Unlike the movement for the abolition of Slavery, the success of the effort for the enfranchisement of the freedmen was not long delayed. It is another illustration of how any advance in pursuance of a right principle, prepares and makes easy the way to another. The way of transgression is a bottomless pit, one step in that direction invites the next, and the end is never reached; and it is the same with the path of righteous obedience. Two hundred years ago, the pious Doctor Godwin dared affirm that it was “not a sin to baptize a negro,” and won for him the rite of baptism. It was a small concession to his manhood; but it was strongly resisted by the slaveholders of Jamaica, and Virginia. In this they were logical in their argument, but they were not logical in their object. They saw plainly that to concede the negro’s right to baptism was to receive him into the Christian Church, and make him a brother in Christ; and hence they opposed the first step sternly and bitterly. So long as they could keep him beyond the circle of human brotherhood, they could scourge him to toil, as a beast of burden, with a good Christian conscience, and without reproach. “What!” said they, “baptize a negro? preposterous!” Nevertheless the negro was baptized and admitted to church fellowship; and though for a long time his soul belonged to God, his body to his master, and he poor fellow had nothing left for himself, he is at last not only baptized, but emancipated and enfranchised.

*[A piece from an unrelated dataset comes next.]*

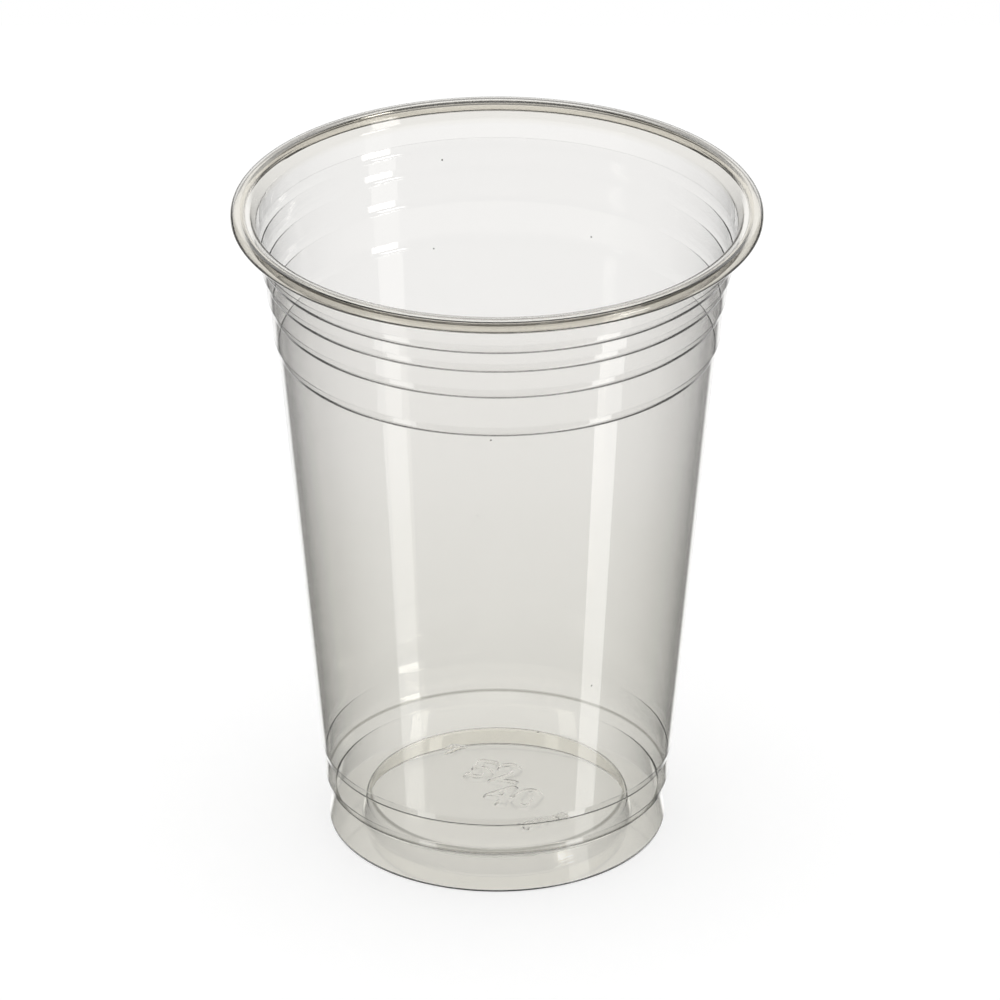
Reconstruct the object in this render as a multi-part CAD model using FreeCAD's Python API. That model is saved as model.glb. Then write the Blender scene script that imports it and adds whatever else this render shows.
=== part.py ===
"""Clear plastic disposable drinking cup, thermoformed from one sheet.

The cup is a single skin of even thickness that turns about the Z axis. Its
section is a chain of straight runs. It starts on the axis as the raised
floor disc, drops to the standing ring, climbs the foot, the stacking groove
and the tall tapered body, steps out at each ledge below the mouth, and ends
in the lip that is rolled over outwards and tucked back under itself.

Sizes are in millimetres. The origin is at the centre of the standing ring,
with +Z up towards the mouth. Radii and heights are to the outside of the skin.
"""
import FreeCAD, Part
import math
import os

# Whole cup
CUP_HEIGHT = 123.0
LIP_RADIUS = 47.5
WALL = 0.3

# Floor disc, raised clear of the table, and the ring that the cup stands on
FLOOR_RADIUS = 23.6
FLOOR_LIFT = 4.7
RING_INNER_RADIUS = 24.4

# Foot below the stacking groove
FOOT_RADIUS = 30.8
GROOVE_RADIUS = 29.7
GROOVE_HEIGHT = 6.8

# Band between the groove and the body
BAND_RADIUS = 31.45
BAND_HEIGHT = 8.3

# Tapered body
BODY_RADIUS = 31.88
BODY_HEIGHT = 13.6
BODY_TOP_RADIUS = 39.36

# Ledges below the mouth, lowest first: height of each, and the radius above it
LEDGE_RISE = 0.3
LEDGE_HEIGHTS = (97.5, 105.45, 111.0, 115.1)
LEDGE_RADII = (39.86, 40.93, 41.9, 42.85)
LEDGE_BAND_FLARE = 0.07
NECK_HEIGHT = 119.4

# Rolled lip
LIP_WIDTH = 3.4
ROLL_RADIUS = 1.33
BEND_STEP = 45.0

# Runs up to this long are drawn as splines
LONGEST_SHORT_RUN = 10.0


def base_path():
    """Return the corners from the floor's centre up to the foot of the body."""
    return [
        (0.0, FLOOR_LIFT, 0.0),
        (FLOOR_RADIUS, FLOOR_LIFT, 0.0),
        (RING_INNER_RADIUS, 0.0, 0.0),
        (FOOT_RADIUS, 0.0, 0.0),
        (GROOVE_RADIUS, GROOVE_HEIGHT, 0.0),
        (BAND_RADIUS, BAND_HEIGHT, 0.0),
        (BODY_RADIUS, BODY_HEIGHT, 0.0),
    ]


def ledge_path():
    """Return the corners of the ledges, two for each, and of the neck above."""
    path = []
    below = BODY_TOP_RADIUS
    tops = LEDGE_HEIGHTS[1:] + (NECK_HEIGHT,)
    for height, radius, top in zip(LEDGE_HEIGHTS, LEDGE_RADII, tops):
        path.append((below, height - LEDGE_RISE, 0.0))
        path.append((radius, height, 0.0))
        below = radius + (top - height) * LEDGE_BAND_FLARE
    path.append((below, NECK_HEIGHT, 0.0))
    return path


def lip_path():
    """Return the corners of the lip, from the mouth round to its tucked end.

    The skin's outside faces into the roll here, so the roll's own size is
    taken in by one wall.
    """
    mouth = LIP_RADIUS - LIP_WIDTH + WALL
    outside = LIP_RADIUS - WALL
    top = CUP_HEIGHT - WALL
    under = CUP_HEIGHT - 2 * ROLL_RADIUS + WALL
    return [
        (mouth, top, LIP_WIDTH - ROLL_RADIUS - WALL),
        (outside, top, ROLL_RADIUS - WALL),
        (outside, under, ROLL_RADIUS - WALL),
        (LIP_RADIUS - ROLL_RADIUS, under, 0.0),
    ]


def rounded(path):
    """Return the path's points, with each bend worked out in equal short turns.

    A corner's third value is how far before and after the corner its bend reaches.
    """
    points = [FreeCAD.Vector(radius, 0, height) for radius, height, reach in path]
    result = [points[0]]
    for before, point, after, corner in zip(points, points[1:], points[2:], path[1:]):
        reach = corner[2]
        if reach == 0.0:
            result.append(point)
            continue
        run_in = (point - before).normalize()
        run_out = (after - point).normalize()
        turn = run_in.getAngle(run_out)
        bend = reach / math.tan(turn / 2)
        start = point - run_in * reach
        to_centre = (run_out - run_in * math.cos(turn)) / math.sin(turn)
        steps = max(1, round(math.degrees(turn) / BEND_STEP))
        for step in range(steps + 1):
            angle = turn * step / steps
            along = run_in * (bend * math.sin(angle))
            across = to_centre * (bend - bend * math.cos(angle))
            result.append(start + along + across)
    result.append(points[-1])
    return merged(result)


def merged(points):
    """Return the points without those that lie on the one before."""
    kept = points[:1]
    for point in points[1:]:
        if not point.isEqual(kept[-1], WALL / 100):
            kept.append(point)
    return kept


def other_face(points):
    """Return the points moved by one wall to the left, towards the cup's inside."""
    runs = [(end - start).normalize() for start, end in zip(points, points[1:])]
    lefts = [FreeCAD.Vector(-run.z, 0, run.x) for run in runs]
    moved = [points[0] + lefts[0] * WALL]
    for point, before, after in zip(points[1:], lefts, lefts[1:]):
        mitre = before + after
        moved.append(point + mitre * (2 * WALL / mitre.Length ** 2))
    moved.append(points[-1] + lefts[-1] * WALL)
    return moved


def outline_edges(points):
    """Return the edges of a closed outline.

    The flat runs and the long ones up the body turn into plain discs and cones.
    The short slanted ones are splines of the first degree, which turn into
    surfaces that need a single row of facets.
    """
    edges = []
    for start, end in zip(points, points[1:] + points[:1]):
        run = Part.LineSegment(start, end)
        slanted = abs(start.z - end.z) > WALL / 100
        if slanted and run.length() < LONGEST_SHORT_RUN:
            run = run.toBSpline()
        edges.append(run.toShape())
    return edges


def cup():
    """Return the whole cup as one solid of revolution."""
    outer = rounded(base_path() + ledge_path() + lip_path())
    inner = other_face(outer)
    section = Part.Face(Part.Wire(outline_edges(outer + inner[::-1])))
    return section.revolve(FreeCAD.Vector(0, 0, 0), FreeCAD.Vector(0, 0, 1), 360)


os.makedirs("parts", exist_ok=True)
cup_solid = cup()
cup_solid.exportStep("parts/cup.step")
print("cup volume in cubic millimetres:", round(cup_solid.Volume, 1))
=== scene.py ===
"""Looks of a clear plastic cold-drink cup, thermoformed from one thin sheet.

The cup is one glossy skin, about a third of a millimetre thick, with a rolled
lip, four ledges below the mouth, a stacking groove above the foot and a raised
floor with small moulded numbers. It stands on a pale floor in soft, even light.
"""

import logging
import math
from dataclasses import dataclass, field
from enum import Enum
from typing import Any

import bpy
from mathutils import Matrix, Vector
from mathutils.bvhtree import BVHTree

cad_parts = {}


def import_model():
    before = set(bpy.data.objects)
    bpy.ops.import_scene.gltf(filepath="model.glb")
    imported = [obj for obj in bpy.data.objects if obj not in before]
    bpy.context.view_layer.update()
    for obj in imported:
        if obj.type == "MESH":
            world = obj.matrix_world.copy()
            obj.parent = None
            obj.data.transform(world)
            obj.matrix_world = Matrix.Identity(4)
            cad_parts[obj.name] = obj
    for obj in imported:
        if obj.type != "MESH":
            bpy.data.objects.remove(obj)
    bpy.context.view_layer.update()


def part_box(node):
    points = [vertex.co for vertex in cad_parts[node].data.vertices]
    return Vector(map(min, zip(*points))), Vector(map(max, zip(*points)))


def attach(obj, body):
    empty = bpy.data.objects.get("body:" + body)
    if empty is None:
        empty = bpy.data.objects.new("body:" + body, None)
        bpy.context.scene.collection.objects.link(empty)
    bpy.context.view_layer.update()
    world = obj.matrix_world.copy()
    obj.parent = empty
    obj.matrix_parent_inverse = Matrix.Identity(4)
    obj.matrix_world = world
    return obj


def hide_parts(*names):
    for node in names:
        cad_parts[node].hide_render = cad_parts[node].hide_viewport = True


logging.basicConfig(level=logging.INFO, format="%(name)s: %(message)s")
LOG = logging.getLogger("cup")

MM = 0.001
PHOTO_PIXELS = 1000
LIGHT_BOUNCES = 18
MIRROR_BOUNCES = 8


class Role(Enum):
    """What a bend in the section does, which sets how finely it is rounded."""

    FLAT = 0
    CREASE = 3
    EDGE = 4
    SOFT = 6
    ROLL = 9


@dataclass(frozen=True)
class Corner:
    """One corner of the cup's section.

    Args:
        radius: distance from the axis to the outside of the skin, in mm.
        height: height above the table, in mm.
        bend: radius of the rounding there, in mm.
        role: how finely the rounding is divided.
    """

    radius: float
    height: float
    bend: float = 0.0
    role: Role = Role.FLAT


def linear(code: str) -> tuple[float, float, float, float]:
    """Turn an sRGB hex colour into linear RGBA.

    Args:
        code: the colour as "#rrggbb".

    Returns:
        The colour as Blender's sockets take it.
    """
    channels = [int(code[i : i + 2], 16) / 255 for i in (1, 3, 5)]
    curve = [c / 12.92 if c <= 0.04045 else ((c + 0.055) / 1.055) ** 2.4 for c in channels]
    return (*curve, 1.0)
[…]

In this achievement, an interview with President Andrew Johnson, on the 7th of February, 1866, by a delegation consisting of George T. Downing, Lewis H. Douglass, Wm. E. Matthews, John Jones, John F. Cook, Joseph E. Otis, A. W. Ross, William Whipper, John M. Brown, Alexander Dunlop, and myself, will take its place in history as one of the first steps. What was said on that occasion brought the whole question virtually before the American people. Until that interview the country was not fully aware of the intentions and policy of President Johnson on the subject of reconstruction, especially in respect of the newly emancipated class of the South. After having heard the brief addresses made to him by Mr. Downing and myself, he occupied at least three quarters of an hour in what seemed a set speech, and refused to listen to any reply on our part, although solicited to grant a few moments for that purpose. Seeing the advantage that Mr. Johnson would have over us in getting his speech paraded before the country in the morning papers, the members of the delegation met on the evening of that day, and instructed me to prepare a brief reply which should go out to the country simultaneously with the President’s speech to us. Since this reply indicates the points of difference between the President and ourselves, I produce it here as a part of the history of the times, it being concurred in by all the members of the delegation.
Both the speech and the reply were commented upon very extensively.
Mr. President: In consideration of a delicate sense of propriety as well as your own repeated intimations of indisposition to discuss or listen to a reply to the views and opinions you were pleased to express to us in your elaborate speech to-day, the undersigned would respectfully take this method of replying thereto. Believing as we do that the views and opinions you expressed in that address are entirely unsound and prejudicial to the highest interests of our race as well as our country at large, we cannot do other than expose the same, and, as far as may be in our power, arrest their dangerous influence. It is not necessary at this time to call attention to more than two or three features of your remarkable address:
1. The first point to which we feel especially bound to take exception, is your attempt to found a policy opposed to our enfranchisement, upon the alleged ground of an existing hostility on the part of the former slaves, toward the poor white people of the South. We admit the existence of this hostility, and hold that it is entirely reciprocal. But you obviously commit an error by drawing an argument from an incident of slavery, and making it a basis for a policy adapted to a state of freedom. The hostility between the whites and blacks of the South is easily explained. It has its root and sap in the relation of slavery, and was incited on both sides by the cunning of the slave master. Those masters secured their ascendency over both the poor whites and blacks by putting enmity between them.